- Directions
Write the material out again in full, exactly.

- Entries with parts and joints
● ● ●
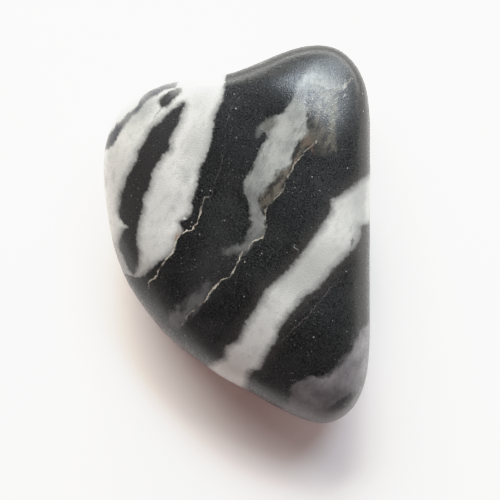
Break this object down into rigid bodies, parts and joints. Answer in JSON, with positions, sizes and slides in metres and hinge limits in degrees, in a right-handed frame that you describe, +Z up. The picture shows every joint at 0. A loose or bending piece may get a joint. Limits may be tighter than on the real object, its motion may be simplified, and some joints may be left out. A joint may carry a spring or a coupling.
{
  "type": "tumbled zebra jasper stone",
  "caption": "Loose tumbled pebble of black stone with white and grey bands, rounded and softly faceted, lying on its flattest face.",
  "frame": {"origin": "middle of the bounding box of the resting stone, at its foot, in the plane of the flat face that it lies on", "axes": "+Z straight up, away from the flat face; +Y along the stone, towards its broader and lighter end; +X across it, towards its long straight side"},
  "size_m": [0.019, 0.027, 0.009],
  "materials": {
    "polished_jasper": "tumble polished, black with white and grey bands"
  },
  "bodies": {
    "root": {"zebra_jasper": "polished_jasper"}
  },
  "joints": []
}
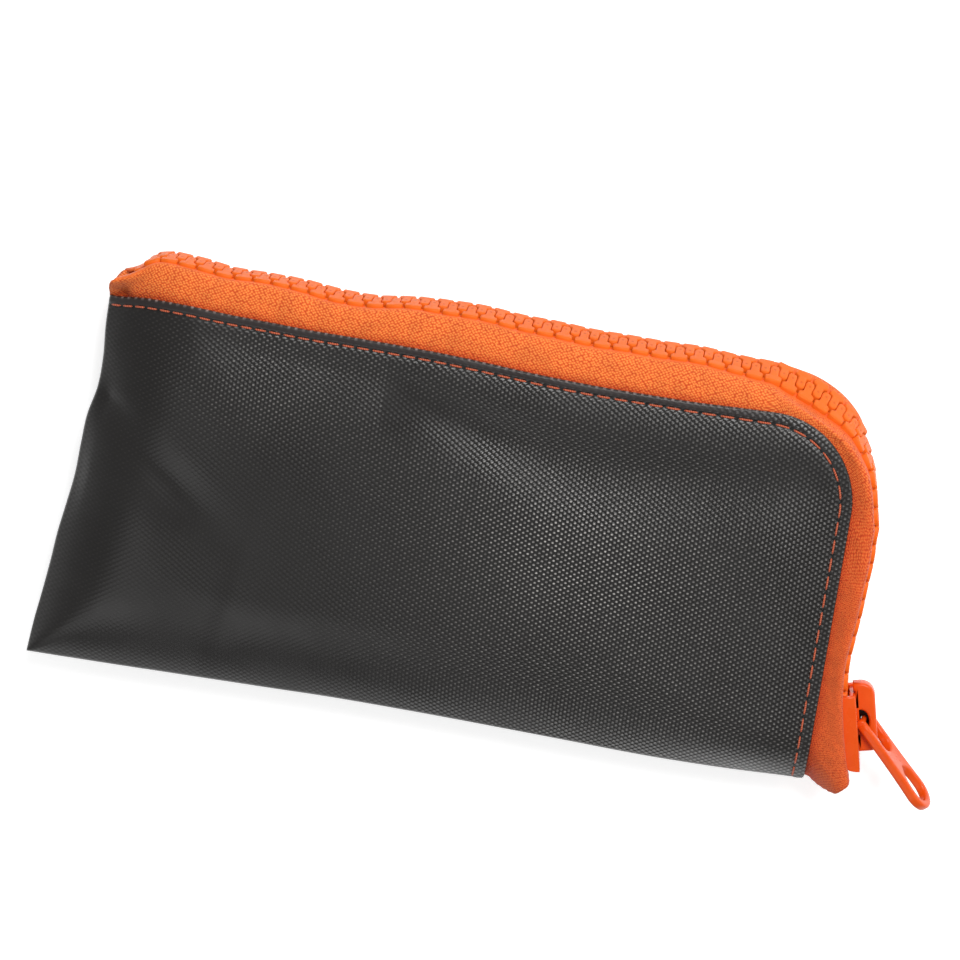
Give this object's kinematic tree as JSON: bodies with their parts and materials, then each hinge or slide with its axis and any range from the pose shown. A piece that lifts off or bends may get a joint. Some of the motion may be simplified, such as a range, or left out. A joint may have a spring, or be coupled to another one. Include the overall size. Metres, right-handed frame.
{
  "type": "glucose meter case",
  "caption": "Soft flat zip pouch for a blood glucose meter, with a chunky moulded zip along the top and down one side, inner elastic loops and a strip pocket.",
  "frame": {"origin": "on the flat face that the case rests on, under the middle of its body", "axes": "+X along the length towards the slider's side, +Y towards the long run of the zip, +Z out of the front panel"},
  "size_m": [0.2073, 0.0961, 0.0222],
  "materials": {
    "shell_fabric": "charcoal woven nylon with a slight glint",
    "lining_fabric": "smooth grey lining cloth",
    "zip_teeth": "orange moulded zip teeth, satin",
    "zip_tape": "orange woven zip tape",
    "slider_enamel": "orange baked enamel on a cast slider",
    "spring_steel": "bare spring steel",
    "elastic_webbing": "black ribbed elastic",
    "inner_binding": "black folded binding tape",
    "pocket_mesh": "grey net"
  },
  "bodies": {
    "case": {"front_panel_lower": "shell_fabric", "back_panel": "shell_fabric", "front_lining_lower": "lining_fabric", "back_lining": "lining_fabric", "front_zip_tape_lower": "zip_tape", "back_zip_tape": "zip_tape", "front_teeth_lower": "zip_teeth", "back_teeth": "zip_teeth", "back_teeth_side": "zip_teeth", "start_stop": "zip_teeth", "front_end_stop": "zip_teeth", "back_end_stop": "zip_teeth", "seam_binding": "inner_binding", "elastic_loops": "elastic_webbing", "strip_pocket": "pocket_mesh", "pocket_binding": "inner_binding"},
    "flap": {"front_panel_flap": "shell_fabric", "front_lining_flap": "lining_fabric", "front_zip_tape": "zip_tape", "front_teeth": "zip_teeth", "front_teeth_side": "zip_teeth"},
    "slider": {"slider_body": "slider_enamel", "slider_crown": "slider_enamel", "lock_spring": "spring_steel"},
    "pull": {"pull_tab": "slider_enamel"}
  },
  "joints": [
    {"name": "mouth_open", "type": "hinge", "parent": "case", "child": "flap", "pos_m": [0.00335, 0.008, 0.0224], "axis": [0.9587, -0.2844, 0], "range_deg": [0, 55]},
    {"name": "slider_travel", "type": "hinge", "parent": "case", "child": "slider", "pos_m": [0.20864, -0.00463, 0.012], "axis": [0, 0, -1], "range_deg": [0, 17], "deforming": ["front_teeth_side", "front_teeth_lower", "back_teeth_side"]},
    {"name": "pull_swing", "type": "hinge", "parent": "slider", "child": "pull", "pos_m": [0.09461, -0.02907, 0.012], "axis": [-0.059, -0.064, 0.9962], "range_deg": [-30, 130]}
  ]
}
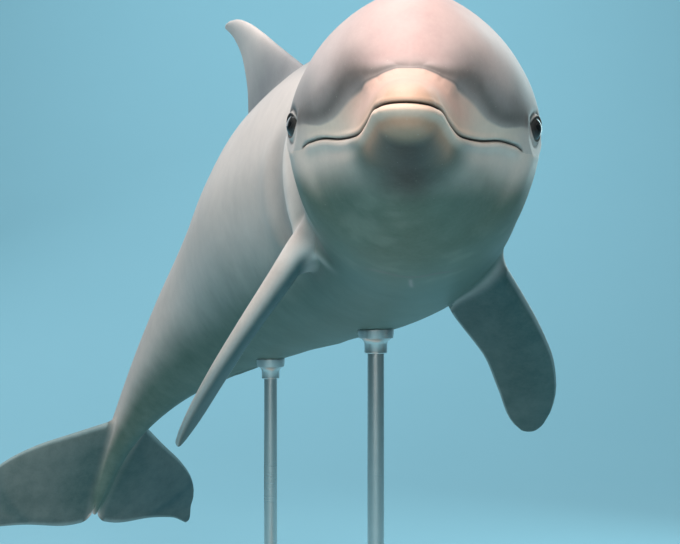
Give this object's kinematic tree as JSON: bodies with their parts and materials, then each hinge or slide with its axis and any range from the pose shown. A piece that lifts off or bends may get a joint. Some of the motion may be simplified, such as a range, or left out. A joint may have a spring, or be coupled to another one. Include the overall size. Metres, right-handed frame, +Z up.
● ● ●
- Task answer
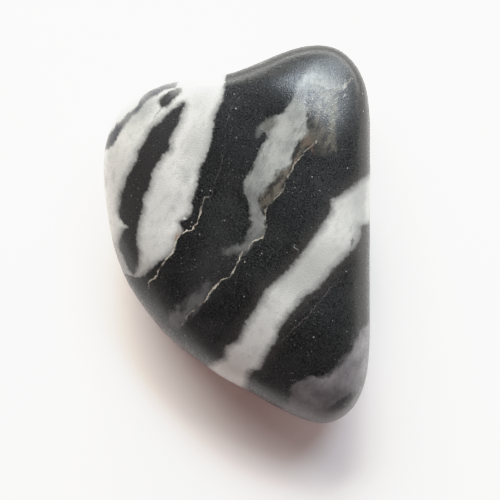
Break this object down into rigid bodies, parts and joints. Answer in JSON, with positions, sizes and slides in metres and hinge limits in degrees, in a right-handed frame that you describe, +Z up. The picture shows every joint at 0. A loose or bending piece may get a joint. Limits may be tighter than on the real object, its motion may be simplified, and some joints may be left out. A joint may carry a spring or a coupling.
{
  "type": "tumbled zebra jasper stone",
  "caption": "Loose tumbled pebble of black stone with white and grey bands, rounded and softly faceted, lying on its flattest face.",
  "frame": {"origin": "middle of the bounding box of the resting stone, at its foot, in the plane of the flat face that it lies on", "axes": "+Z straight up, away from the flat face; +Y along the stone, towards its broader and lighter end; +X across it, towards its long straight side"},
  "size_m": [0.019, 0.027, 0.009],
  "materials": {
    "polished_jasper": "tumble polished, black with white and grey bands"
  },
  "bodies": {
    "root": {"zebra_jasper": "polished_jasper"}
  },
  "joints": []
}
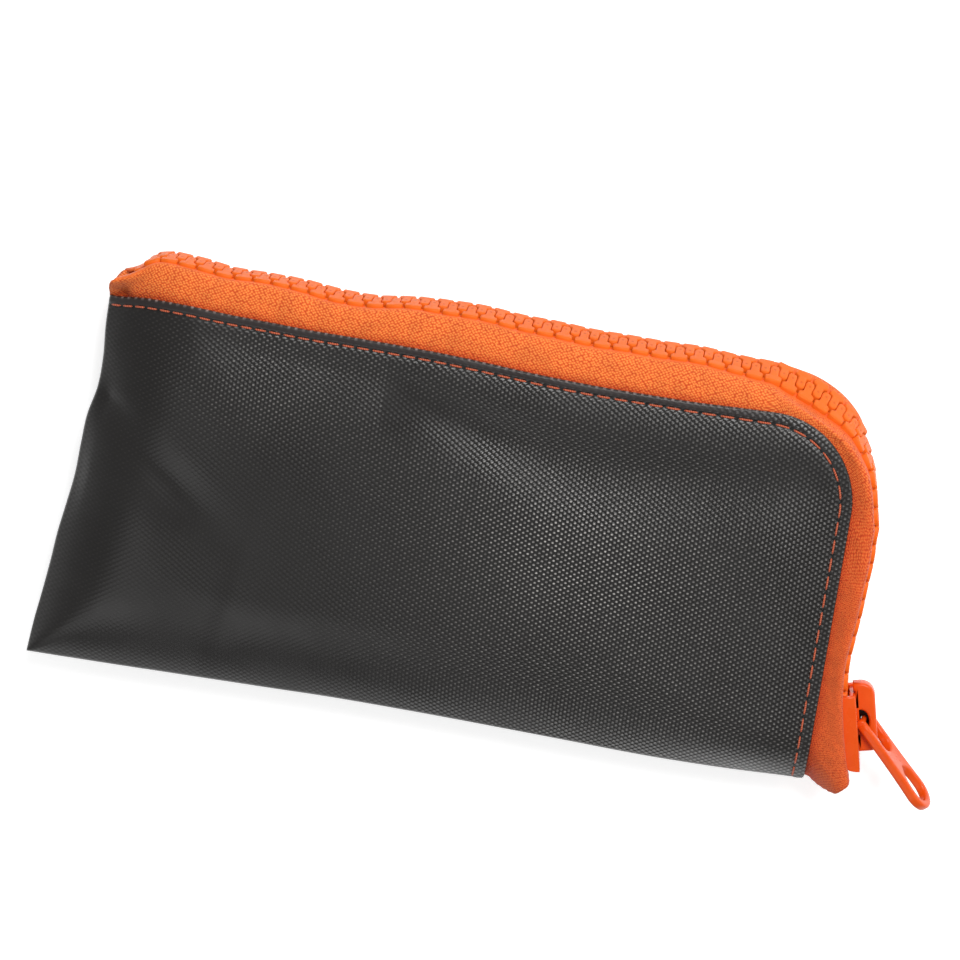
Give this object's kinematic tree as JSON: bodies with their parts and materials, then each hinge or slide with its axis and any range from the pose shown. A piece that lifts off or bends may get a joint. Some of the motion may be simplified, such as a range, or left out. A joint may have a spring, or be coupled to another one. Include the overall size. Metres, right-handed frame.
{
  "type": "glucose meter case",
  "caption": "Soft flat zip pouch for a blood glucose meter, with a chunky moulded zip along the top and down one side, inner elastic loops and a strip pocket.",
  "frame": {"origin": "on the flat face that the case rests on, under the middle of its body", "axes": "+X along the length towards the slider's side, +Y towards the long run of the zip, +Z out of the front panel"},
  "size_m": [0.2073, 0.0961, 0.0222],
  "materials": {
    "shell_fabric": "charcoal woven nylon with a slight glint",
    "lining_fabric": "smooth grey lining cloth",
    "zip_teeth": "orange moulded zip teeth, satin",
    "zip_tape": "orange woven zip tape",
    "slider_enamel": "orange baked enamel on a cast slider",
    "spring_steel": "bare spring steel",
    "elastic_webbing": "black ribbed elastic",
    "inner_binding": "black folded binding tape",
    "pocket_mesh": "grey net"
  },
  "bodies": {
    "case": {"front_panel_lower": "shell_fabric", "back_panel": "shell_fabric", "front_lining_lower": "lining_fabric", "back_lining": "lining_fabric", "front_zip_tape_lower": "zip_tape", "back_zip_tape": "zip_tape", "front_teeth_lower": "zip_teeth", "back_teeth": "zip_teeth", "back_teeth_side": "zip_teeth", "start_stop": "zip_teeth", "front_end_stop": "zip_teeth", "back_end_stop": "zip_teeth", "seam_binding": "inner_binding", "elastic_loops": "elastic_webbing", "strip_pocket": "pocket_mesh", "pocket_binding": "inner_binding"},
    "flap": {"front_panel_flap": "shell_fabric", "front_lining_flap": "lining_fabric", "front_zip_tape": "zip_tape", "front_teeth": "zip_teeth", "front_teeth_side": "zip_teeth"},
    "slider": {"slider_body": "slider_enamel", "slider_crown": "slider_enamel", "lock_spring": "spring_steel"},
    "pull": {"pull_tab": "slider_enamel"}
  },
  "joints": [
    {"name": "mouth_open", "type": "hinge", "parent": "case", "child": "flap", "pos_m": [0.00335, 0.008, 0.0224], "axis": [0.9587, -0.2844, 0], "range_deg": [0, 55]},
    {"name": "slider_travel", "type": "hinge", "parent": "case", "child": "slider", "pos_m": [0.20864, -0.00463, 0.012], "axis": [0, 0, -1], "range_deg": [0, 17], "deforming": ["front_teeth_side", "front_teeth_lower", "back_teeth_side"]},
    {"name": "pull_swing", "type": "hinge", "parent": "slider", "child": "pull", "pos_m": [0.09461, -0.02907, 0.012], "axis": [-0.059, -0.064, 0.9962], "range_deg": [-30, 130]}
  ]
}
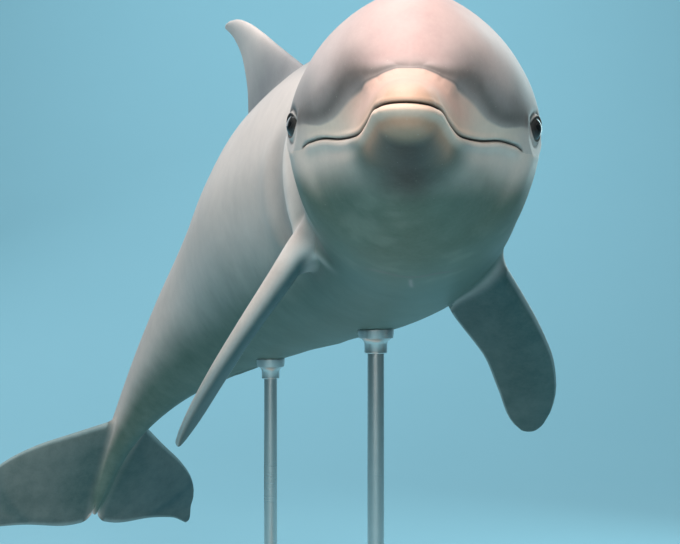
Give this object's kinematic tree as JSON: bodies with their parts and materials, then each hinge or slide with its axis and any range from the pose shown. A piece that lifts off or bends may get a joint. Some of the motion may be simplified, such as a range, or left out. A joint may have a spring, or be coupled to another one. Include the overall size. Metres, right-handed frame, +Z up.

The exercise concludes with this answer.